What’s Your GNH?

We all have heard about the GNP – gross national product – the widely used measure of economic well-being. We also know that many studies have shown that the citizens of wealthier countries are not necessarily happier than those in less wealthy countries. Our own experience shows us that income does not necessarily correlate with happiness.

Along these lines, I came across a fascinating story recently about the tiny Himalayan nation of Bhutan, which uses GNH – gross national happiness – as a cornerstone of its country’s development and success. While the philosophy is not without its detractors, there is widespread enthusiasm for it among the general population. What an amazing concept!

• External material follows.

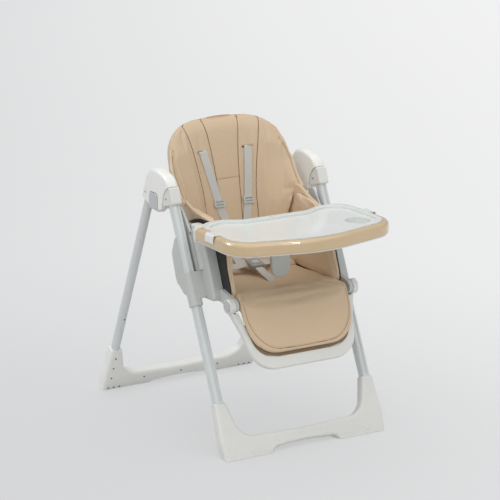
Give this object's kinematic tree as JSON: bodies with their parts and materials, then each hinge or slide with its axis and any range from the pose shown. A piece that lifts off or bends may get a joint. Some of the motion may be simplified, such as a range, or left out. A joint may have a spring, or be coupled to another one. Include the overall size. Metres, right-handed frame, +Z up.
{
  "type": "baby high chair",
  "caption": "Folding baby high chair: two splayed leg frames hinged at domed hubs, a padded bucket seat that slides up and down, a hinged leg rest and a removable tray.",
  "frame": {"origin": "middle of the footprint, on the floor", "axes": "+X to the sitter's left, -Y the way the sitter faces, +Z up"},
  "size_m": [0.5654, 0.918, 0.9104],
  "materials": {
    "white_plastic": "satin moulded, slightly warm white",
    "white_gloss": "glossy moulded white",
    "beige_gloss": "glossy moulded beige",
    "black_plastic": "fine-textured black",
    "grey_plastic": "satin mid grey",
    "tube_paint": "smooth pale powder coat on tube",
    "leatherette": "smooth tan leatherette",
    "webbing": "woven grey webbing",
    "rubber": "black anti-slip rubber",
    "steel": "zinc-plated screw steel"
  },
  "bodies": {
    "front_frame": {"front_base": "white_plastic", "front_leg_left": "tube_paint", "front_leg_right": "tube_paint", "hub_socket_left": "white_plastic", "hub_socket_right": "white_plastic", "hub_socket_screws": "steel", "front_base_screws": "steel", "front_pad_left": "rubber", "front_pad_right": "rubber"},
    "rear_frame": {"rear_base": "white_plastic", "rear_leg_left": "tube_paint", "rear_leg_right": "tube_paint", "hub_dome_left": "white_plastic", "hub_dome_right": "white_plastic", "hub_dome_screws": "steel", "hub_pins": "steel", "rear_base_screws": "steel", "rear_pad_left": "rubber", "rear_pad_right": "rubber"},
    "fold_button_left": {"fold_button_left": "grey_plastic"},
    "fold_button_right": {"fold_button_right": "grey_plastic"},
    "seat_carriage": {"slider_left": "white_plastic", "slider_right": "white_plastic", "side_panel_left": "white_plastic", "side_panel_right": "white_plastic", "seat_shell": "black_plastic", "seat_cushion": "leatherette", "wing_cushion_left": "leatherette", "wing_cushion_right": "leatherette", "lap_strap_left": "webbing", "lap_strap_right": "webbing", "crotch_strap": "webbing", "buckle": "grey_plastic", "leg_rest_pins": "steel"},
    "height_lever_left": {"height_lever_left": "grey_plastic"},
    "height_lever_right": {"height_lever_right": "grey_plastic"},
    "backrest": {"back_cushion": "leatherette", "back_shell": "white_plastic", "shoulder_strap_left": "webbing", "shoulder_strap_right": "webbing", "strap_adjuster_left": "grey_plastic", "strap_adjuster_right": "grey_plastic"},
    "recline_handle": {"recline_handle": "grey_plastic"},
    "leg_rest": {"leg_rest_frame": "white_plastic", "calf_board": "black_plastic", "calf_cushion": "leatherette"},
    "leg_rest_button_left": {"leg_rest_button_left": "grey_plastic"},
    "leg_rest_button_right": {"leg_rest_button_right": "grey_plastic"},
    "tray": {"tray_base": "white_plastic", "tray_rim": "beige_gloss", "crotch_post": "white_plastic"},
    "tray_latch": {"tray_latch": "grey_plastic"},
    "tray_insert": {"tray_insert": "white_gloss"},
    "buckle_button": {"buckle_button": "grey_plastic"}
  },
  "joints": [
    {"name": "fold", "type": "hinge", "parent": "front_frame", "child": "rear_frame", "pos_m": [0, 0.07855, 0.694], "axis": [-1, 0, 0], "range_deg": [0, 46]},
    {"name": "seat_height", "type": "slide", "parent": "front_frame", "child": "seat_carriage", "axis": [0, 0.421, 0.907], "range_m": [-0.2, 0.05]},
    {"name": "recline", "type": "hinge", "parent": "seat_carriage", "child": "backrest", "pos_m": [0, 0.05663, 0.4537], "axis": [-1, 0, 0], "range_deg": [0, 35]},
    {"name": "leg_rest_tilt", "type": "hinge", "parent": "seat_carriage", "child": "leg_rest", "pos_m": [0, -0.26145, 0.442], "axis": [-1, 0, 0], "range_deg": [0, 60]},
    {"name": "tray_slide", "type": "slide", "parent": "seat_carriage", "child": "tray", "axis": [0, -1, 0], "range_m": [0, 0.15]},
    {"name": "tray_insert_lift", "type": "slide", "parent": "tray", "child": "tray_insert", "axis": [0, 0, 1], "range_m": [0, 0.12]},
    {"name": "tray_latch_pull", "type": "slide", "parent": "tray", "child": "tray_latch", "axis": [0, -1, 0], "range_m": [0, 0.005], "stiffness_N_per_m": 600, "springref_m": -0.004},
    {"name": "recline_squeeze", "type": "slide", "parent": "backrest", "child": "recline_handle", "axis": [0, 0.2317, 0.9728], "range_m": [0, 0.006], "stiffness_N_per_m": 900, "springref_m": -0.004},
    {"name": "buckle_press", "type": "slide", "parent": "seat_carriage", "child": "buckle_button", "axis": [0, 0.2588, -0.9659], "range_m": [0, 0.0012], "stiffness_N_per_m": 900, "springref_m": -0.003},
    {"name": "fold_button_left_press", "type": "slide", "parent": "rear_frame", "child": "fold_button_left", "axis": [1, 0, 0], "range_m": [0, 0.004], "stiffness_N_per_m": 900, "springref_m": -0.003},
    {"name": "height_lever_left_squeeze", "type": "slide", "parent": "seat_carriage", "child": "height_lever_left", "axis": [0, -0.907, 0.421], "range_m": [0, 0.005], "stiffness_N_per_m": 900, "springref_m": -0.003},
    {"name": "leg_rest_button_left_press", "type": "slide", "parent": "leg_rest", "child": "leg_rest_button_left", "axis": [1, 0, 0], "range_m": [0, 0.003], "stiffness_N_per_m": 900, "springref_m": -0.003},
    {"name": "fold_button_right_press", "type": "slide", "parent": "rear_frame", "child": "fold_button_right", "axis": [-1, 0, 0], "range_m": [0, 0.004], "stiffness_N_per_m": 900, "springref_m": -0.003},
    {"name": "height_lever_right_squeeze", "type": "slide", "parent": "seat_carriage", "child": "height_lever_right", "axis": [0, -0.907, 0.421], "range_m": [0, 0.005], "stiffness_N_per_m": 900, "springref_m": -0.003},
    {"name": "leg_rest_button_right_press", "type": "slide", "parent": "leg_rest", "child": "leg_rest_button_right", "axis": [-1, 0, 0], "range_m": [0, 0.003], "stiffness_N_per_m": 900, "springref_m": -0.003}
  ]
}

Although there have been times in my life when I earned more than I do now, I am very happy with what I do every day. In my coaching business, I meet many wonderful people, both clients and professional colleagues, who interest me, challenge me and whom I truly enjoy. I am also able to be home with my family more and not be a road warrior 50% of the time.

And I have grown as a person in many ways that I deeply appreciate. A healthy income is very useful, and… it’s not all about the money. Business should be both serious and fun, and happiness is an important part of a truly successful business or career.

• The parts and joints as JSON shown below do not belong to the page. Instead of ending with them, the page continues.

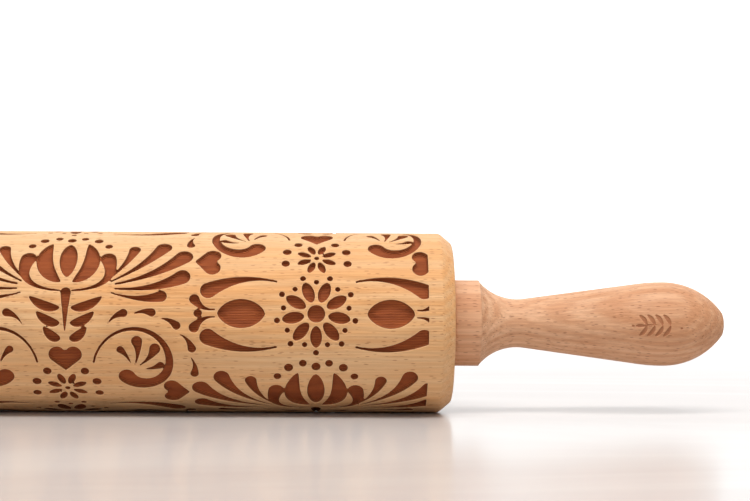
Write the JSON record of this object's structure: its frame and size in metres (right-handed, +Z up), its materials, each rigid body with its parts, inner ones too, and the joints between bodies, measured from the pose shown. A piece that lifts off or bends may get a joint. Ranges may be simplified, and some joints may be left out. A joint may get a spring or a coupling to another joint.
{
  "type": "engraved rolling pin",
  "caption": "Beech rolling pin with a folk-flower relief on its barrel, which turns on ball bearings between two turned handles.",
  "frame": {"origin": "on the roller's axis at the middle of the barrel", "axes": "+X along the axis from the left handle to the right handle, +Z up, -Y towards the person who looks at it"},
  "size_m": [0.434, 0.06, 0.06],
  "materials": {
    "engraved_beech": "sanded, unvarnished, with burnt recesses",
    "turned_beech": "turned and sanded, unvarnished",
    "steel": "turned bright steel",
    "bearing_steel": "ground and polished",
    "brass": "machined",
    "nylon": "moulded, matte"
  },
  "bodies": {
    "handles": {"handle_left": "turned_beech", "handle_right": "turned_beech", "axle": "steel", "insert_nut_left": "brass", "insert_nut_right": "brass", "spacer_washer_left": "steel", "spacer_washer_right": "steel", "bearing_inner_ring_left": "bearing_steel", "bearing_inner_ring_right": "bearing_steel"},
    "barrel": {"barrel": "engraved_beech", "bearing_outer_ring_left": "bearing_steel", "bearing_outer_ring_right": "bearing_steel", "bearing_inboard_shield_left": "bearing_steel", "bearing_inboard_shield_right": "bearing_steel", "bearing_outboard_shield_left": "bearing_steel", "bearing_outboard_shield_right": "bearing_steel"},
    "ball_set_left": {"bearing_balls_left": "bearing_steel", "bearing_cage_left": "nylon"},
    "ball_set_right": {"bearing_balls_right": "bearing_steel", "bearing_cage_right": "nylon"}
  },
  "joints": [
    {"name": "barrel_spin", "type": "hinge", "parent": "handles", "child": "barrel", "pos_m": [0, 0, 0], "axis": [1, 0, 0], "continuous": true},
    {"name": "ball_set_left_spin", "type": "hinge", "parent": "handles", "child": "ball_set_left", "pos_m": [-0.1211, 0, 0], "axis": [1, 0, 0], "continuous": true},
    {"name": "ball_set_right_spin", "type": "hinge", "parent": "handles", "child": "ball_set_right", "pos_m": [0.1211, 0, 0], "axis": [1, 0, 0], "continuous": true}
  ],
  "couplings": [
    {"joint": "ball_set_left_spin", "follows": "barrel_spin", "ratio": 0.63233},
    {"joint": "ball_set_right_spin", "follows": "barrel_spin", "ratio": 0.63233}
  ]
}
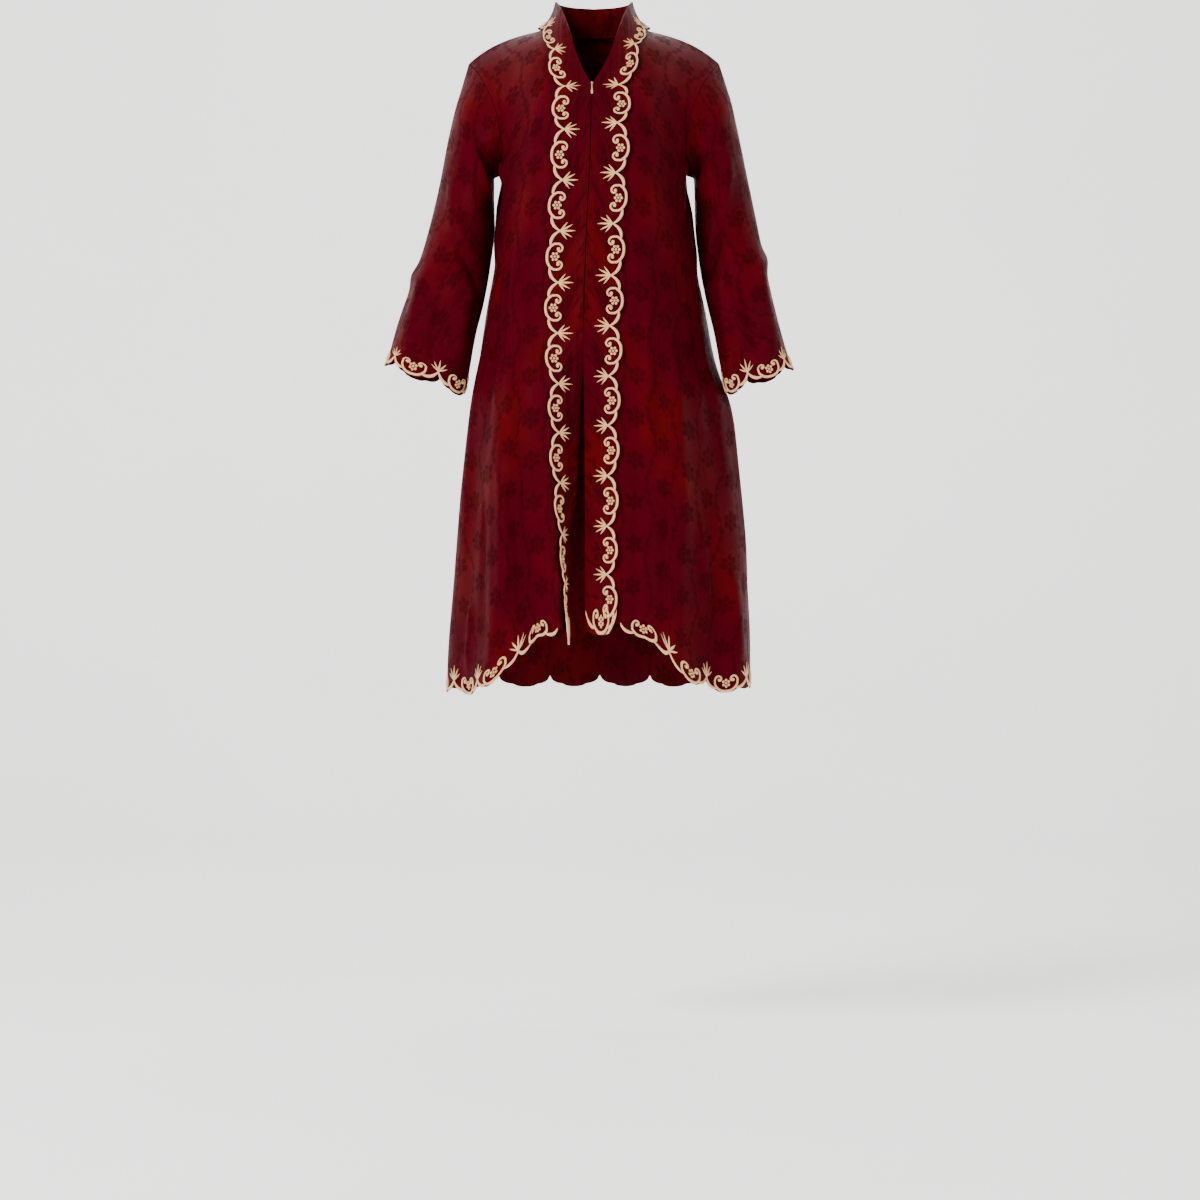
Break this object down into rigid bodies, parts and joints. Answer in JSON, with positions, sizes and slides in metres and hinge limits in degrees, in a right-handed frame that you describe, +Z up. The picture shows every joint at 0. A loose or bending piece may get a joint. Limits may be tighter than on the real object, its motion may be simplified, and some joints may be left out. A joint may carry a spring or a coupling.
{
  "type": "kebaya blouse",
  "caption": "Long kebaya blouse with a V neck, a concealed front zip, flared sleeves and turned-back front bands with scalloped embroidered edges.",
  "frame": {"origin": "on the centre line between the shoulders, level with the neck ends of the shoulder seams, at the mount wearer_shoulders", "axes": "+Z up, the front faces -Y, and +X is the wearer's left"},
  "size_m": [0.608, 0.3302, 1.0385],
  "materials": {
    "jacquard": "crimson jacquard with a soft sheen and tone-on-tone flowers; cream satin-stitch embroidery along the scalloped edges",
    "zip_tape": "woven tape, dyed to match",
    "zip_enamel": "enamelled, cream"
  },
  "bodies": {
    "garment": {"front_left": "jacquard", "front_right": "jacquard", "back": "jacquard", "sleeve_left": "jacquard", "sleeve_right": "jacquard", "band_left": "jacquard", "band_right": "jacquard", "neck_band": "jacquard", "zip_tape_left": "zip_tape", "zip_tape_right": "zip_tape", "zip_slider": "zip_enamel"},
    "pull": {"zip_pull": "zip_enamel"}
  },
  "joints": [
    {"name": "pull_swing", "type": "hinge", "parent": "garment", "child": "pull", "pos_m": [-0.0029, -0.1224, -0.1045], "axis": [-1, 0, 0], "range_deg": [0, 150]}
  ]
}
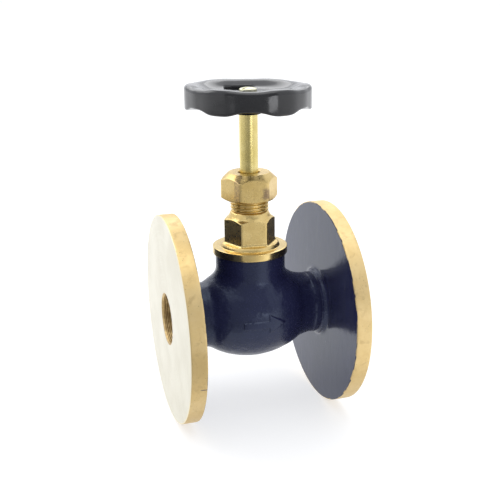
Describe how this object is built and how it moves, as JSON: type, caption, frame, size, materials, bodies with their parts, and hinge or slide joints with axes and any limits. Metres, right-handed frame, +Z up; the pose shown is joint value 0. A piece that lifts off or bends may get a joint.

Since ancient times, happiness has been held in high regard. Aristotle said, “Happiness is the meaning and the purpose of life, the whole aim and end of human existence.”

So as you consider your plans for the new year along with your financial goals, I encourage you to consider your personal GNH and where you’d like it to be in the coming year. Ask yourself, what truly makes you happy?

• Daily breaks in nature?

• Listening to music that warms your heart or inspires your soul?

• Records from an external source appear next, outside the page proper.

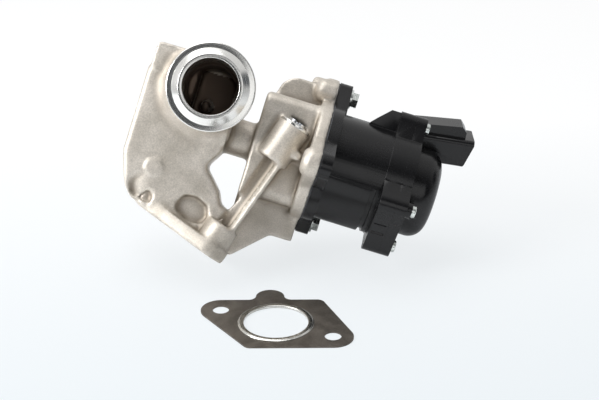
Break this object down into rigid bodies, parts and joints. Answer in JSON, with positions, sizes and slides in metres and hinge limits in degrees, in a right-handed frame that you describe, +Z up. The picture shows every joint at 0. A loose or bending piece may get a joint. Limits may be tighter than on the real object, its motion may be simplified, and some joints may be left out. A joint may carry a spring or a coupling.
{
  "type": "egr valve",
  "caption": "Electric exhaust gas recirculation valve: ribbed cast housing with outlet collar, inlet flange, poppet and stem, black actuator with connector, and a loose flange gasket.",
  "frame": {"origin": "middle of the bottom of the bounding box, on the surface that the valve and its loose gasket lie on", "axes": "+Z up from that surface, +X towards the actuator end of the valve, +Y from the loose gasket towards the valve; the valve lies as on a bench, with its stem dipping towards the actuator and its outlet collar looking up to -Y"},
  "size_m": [0.1944, 0.1464, 0.1262],
  "materials": {
    "cast_aluminium": "die cast, shot blasted, machined at its faces",
    "seat_steel": "ground",
    "stainless_steel": "ground",
    "sintered_bronze": "sintered",
    "seal_ptfe": "moulded",
    "plated_steel": "zinc plated",
    "spring_steel": "drawn wire",
    "gasket_sheet": "coated sheet",
    "moulded_black_plastic": "injection moulded, glass filled",
    "zinc_screw_steel": "zinc plated",
    "magnet_iron": "machined",
    "drawn_brass": "drawn",
    "bobbin_plastic": "injection moulded",
    "copper_wire": "enamelled winding",
    "seal_rubber": "moulded ring",
    "circuit_board": "solder mask",
    "tinned_pins": "tinned",
    "gasket_steel": "coated sheet steel",
    "fire_ring_steel": "rolled bead"
  },
  "bodies": {
    "valve_base": {"valve_housing": "cast_aluminium", "valve_seat_ring": "seat_steel", "stem_bush": "sintered_bronze", "stem_seal": "seal_ptfe", "core_plug": "plated_steel", "bolt_sleeve": "plated_steel", "return_spring": "spring_steel", "joint_gasket": "gasket_sheet", "locating_dowel": "plated_steel", "actuator_housing": "moulded_black_plastic", "lug_sleeves": "plated_steel", "flange_screws": "zinc_screw_steel", "yoke_can": "magnet_iron", "yoke_end_plate": "magnet_iron", "pole_piece": "magnet_iron", "armature_tube": "drawn_brass", "coil_bobbin": "bobbin_plastic", "coil_winding": "copper_wire", "sensor_cover": "moulded_black_plastic", "cover_seal": "seal_rubber", "cover_screws": "zinc_screw_steel", "plunger_spring": "spring_steel", "sensor_board": "circuit_board", "connector_pins": "tinned_pins"},
    "valve_slider": {"valve_poppet": "stainless_steel", "valve_stem": "stainless_steel", "spring_retainer": "plated_steel", "armature": "magnet_iron", "sensor_plunger": "bobbin_plastic"},
    "loose_gasket": {"inlet_gasket": "gasket_steel", "gasket_fire_ring": "fire_ring_steel"}
  },
  "joints": [
    {"name": "valve_stroke", "type": "slide", "parent": "valve_base", "child": "valve_slider", "axis": [-0.9557, 0.087, 0.2811], "range_m": [0, 0.006], "stiffness_N_per_m": 4000, "springref_m": -0.008, "deforming": ["return_spring", "plunger_spring"]},
    {"name": "gasket_lift", "type": "slide", "parent": "valve_base", "child": "loose_gasket", "axis": [0, 0, 1], "range_m": [0, 0.04]}
  ]
}
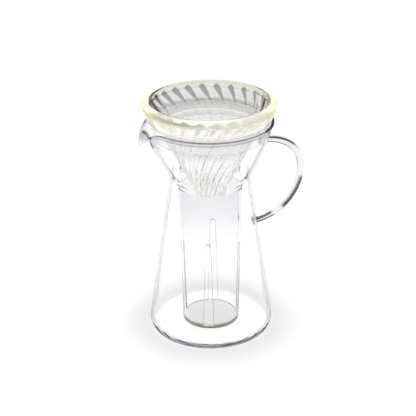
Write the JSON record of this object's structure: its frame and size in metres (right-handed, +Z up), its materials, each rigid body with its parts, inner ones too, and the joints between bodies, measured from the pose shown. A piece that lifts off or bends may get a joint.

• Regular times with those you love?

• Writing a snail mail letter to your mom or dad?

• A great bubble bath?

• A party at the office for no reason except your gratitude to be able to work with such a great team?

• Helping others (including employees and colleagues) to be happy? As Ralph Waldo Emerson said, “Happiness is a perfume you cannot pour on others without getting a few drops on yourself.”

What will you commit to doing or being in the coming year that will increase your GNH and that of those with whom you come in contact?